The following directions for the propagation of Eucalyptus are adapted very largely from Bulletin No. 196 of the California Experiment Station, entitled "Eucalyptus in California," by Norman D. Ingham (1908).

The necessary conveniences for the propagation of the seedlings are: seed-boxes or flats, a good soil, seed true to name, plenty of convenient water, and in most localities shade for the young plants. The seeds of most species may be gathered at all times of the year, although the greater amount mature during the summer and fall. The seed-cases should be gathered from the trees when the valves begin to open and placed on sheets of canvas in the direct rays of the sun, which will open the valves, allowing the seed and chaff to fall out. The number of fertile seed to the pound is very high; the average number of transplanted plants raised to the pound is 12,000. Eucalyptus seed will germinate and grow in nearly any soil but the best results are secured when the seeds are sown in a light loam, while a medium loam mixed with about one-quarter well-rotted horse-manure should be used in the transplanting flats.

The time to sow the seed varies somewhat with the locality, but as a general rule the seed should be sown in May or June and the seedlings from these sowings will be large enough to be set out in the field the following spring, if they receive proper care while young. The seed is usually sown broadcast in the seed-flats and the young plants transplanted once before being set in the field. Some persons take the trouble to sow one seed in a place and space them in the flats; by this method transplanting is unnecessary. Others sow the seeds in hills and practise thinning, instead of transplanting before setting out in the field. This last method is used in the warmer districts with good success, because of the great trouble experienced in transplanting during the hot summer months. Whichever method is used, fill the flats to a depth of 3 or 4 inches with the prepared soil, pressing it down firmly in the boxes, then sow the seeds and cover them to a depth of about 1/8 inch with the same soil, sand, or sawdust, pressing this covering firmly over them.

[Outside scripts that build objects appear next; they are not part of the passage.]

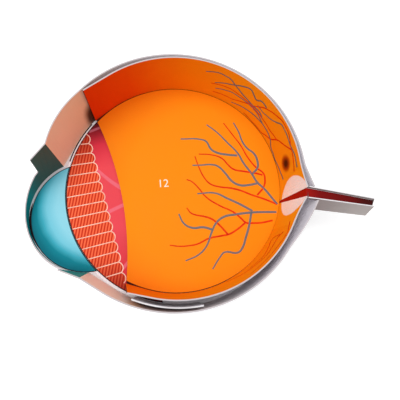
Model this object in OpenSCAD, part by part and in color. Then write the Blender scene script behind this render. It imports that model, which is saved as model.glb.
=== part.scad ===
// Half-eye anatomy model, folded and glued from printed card.
// Two nested shallow trays lie open side up: the outer one is the eyeball's white coat with the
// cornea at its front, the inner one is the retina, and the optic nerve leads out at the back.
// The origin is the centre of the eyeball's wall, on the underside of the base board.
// +X runs along the optical axis from the cornea to the back of the eye, +Z out of the open side.

/* [Card] */
// Thickness of the card of the walls and of the retina tray
card_t = 0.8; // [0.6:0.1:1.3]
// Thickness of the base board
base_t = 1.6; // [1:0.2:3]
// Thickness of the printed sheets on the base board
sheet_t = 0.5; // [0.3:0.1:0.8]
// Thickness of the folded card of the optic nerve
nerve_t = 0.6; // [0.4:0.1:0.8]
// Seam left between two glued pieces of the same tray
seam = 0.1; // [0.05:0.05:0.2]
// Clearance between the lift-out retina tray and what it slides past
clearance = 0.4; // [0.3:0.05:0.6]

/* [Walls] */
// Height of every rim above the table
rim_h = 40; // [34:1:46]
// How far the outer wall leans out between its foot and its rim, on the average
wall_flare = 1.65; // [1.3:0.05:2]
// How far the rim's circle sits forward of the foot's circle
rim_forward = 1.9; // [1:0.1:2.2]
// How far the rim's circle sits to the upper side of the foot's circle
rim_side = 1.2; // [0.8:0.1:1.6]
// Angle off the optical axis at which the outer wall leaves its circle and runs straight
straight_angle = 42; // [38:1:46]
// How far the upper wall's rim bows out of its circle near the limbus
rim_bow = 0.8; // [0:0.1:1.5]
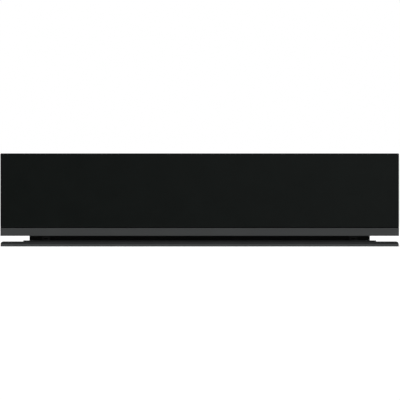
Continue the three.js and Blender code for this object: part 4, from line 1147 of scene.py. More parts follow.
def plate(name: str, low: Vector, high: Vector, rounding: float) -> Piece:
    """A flat plate with rounded edges.

    Args:
        name: The piece's name.
        low: Its lowest corner, in millimetres.
        high: Its highest corner, in millimetres.
        rounding: Radius of the edges, in millimetres.

    Returns:
        The plate.
    """
    shape = bmesh.new()
    bmesh.ops.create_cube(shape, size=1.0)
    place = Matrix.Translation((low + high) / 2 * MM)
    shape.transform(place @ Matrix.Diagonal((*((high - low) * MM), 1.0)))
    return with_round_edges(name, shape, list(shape.edges), rounding, 3)


# ----------------------------------------
# Sub-assemblies
# ----------------------------------------


class Side(Enum):
    """A side of the appliance, with the sign of its X."""

    LEFT = -1
    RIGHT = 1

    @property
    def label(self) -> str:
        """The side's name in the names of the solids."""
        return self.name.lower()

    def of(self, *stems: str) -> list[str]:
        """The names of this side's solids."""
        return [f"{stem}_{self.label}" for stem in stems]


class Facing(Enum):
    """The direction that a small piece faces."""

    FRONT = (0.0, -1.0, 0.0)
    REAR = (0.0, 1.0, 0.0)
    RIGHT = (1.0, 0.0, 0.0)
    DOWN = (0.0, 0.0, -1.0)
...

The seed-flats should be kept damp through the heat of the day, until the young plants break the ground, then care must be taken not to use too much water and that there is a good circulation of air over the flats, or damping-off is liable to occur. This disease can be prevented by using practically no water on cloudy days and only in the mornings on clear days. If the seeds are sown broadcast in the flats, when the young plants have reached a height of 2 to 3 inches, they can be transplanted to other flats of prepared soil and spaced from 1 1/4 to 2 inches apart. The best results in transplanting are secured if the plants are hardened-off for a few days beforehand by checking the water supply, allowing them to become quite dry. The soil into which the young plants are tranplanted should be kept damp, and the plants should be protected from the direct rays of the sun for a few days. The lath-house or the screens are necessary to supply shade for the young plants and will also protect the seeds in flats from the ravages of birds and the young plants from the frosts during winter months, before the time for setting in the field.

The time to set the plants in the field varies with the climatic conditions or localities and whether the plants are to receive irrigation or not. In localities in which frosts are common through the winter months, it is advisable to set the trees out as early in the spring as possible without endangering them to a late frost and still have them receive the benefit of the late rains, so that they will have a full season's growth to withstand the frosts of the following winter. If the trees are to be irrigated, they may be set out later in the season without danger of loss from want of moisture. To insure a good stand, the plants should not be under 6 or over 20 inches in height when set in the field; to a certain extent, the smaller the plants when set out, the better the results afterward, although the size varies somewhat with the species and the locality. In many species the roots are as long if not longer than the plant's own height above ground. This is a family of plants that will not stand a large amount of mutilation to the root-system; consequently better results are secured from setting out small plants.

If the soil is heavy rich loam, the trees may be planted as close as 6 by 6 feet apart unless irrigation is to be practised. In the latter case, 4 by 8 feet would be the right distance, thus leaving an 8-foot space for plowing out the irrigating-ditches each year. If it is a lighter soil on which the planting is to be made, 8 by 8 feet is the proper distance, or 6 by 10 feet, if irrigation is to be practised. The close planting has a tendency to sacrifice the diameter growth in favor of the height, also making more erect trees and forming a perfect canopy with their crowns that will shade the soil, nearly preventing evaporation, as well as any vegetable growth on the forest floor. Close planting matures a greater number of perfect trees, and is especially recommended when straight poles are desired. The plants should be blocked out in the flats before being brought into the field, by drawing a sharp knife between the rows. If care is taken to set out the young plants with this small amount of soil around the rootlets, the shock caused in transplanting is reduced to a minimum. Each planter should carry a trowel, to make the holes that are to receive the young plants at the intersection of the marked lines.

These holes should be of such a depth that the plants can be set from 1/2 to 1 inch lower in the soil than they originally were in the flats. Each plant should have the soil pressed firmly about it and receive a small amount of water, unless the soil is moist from recent rains.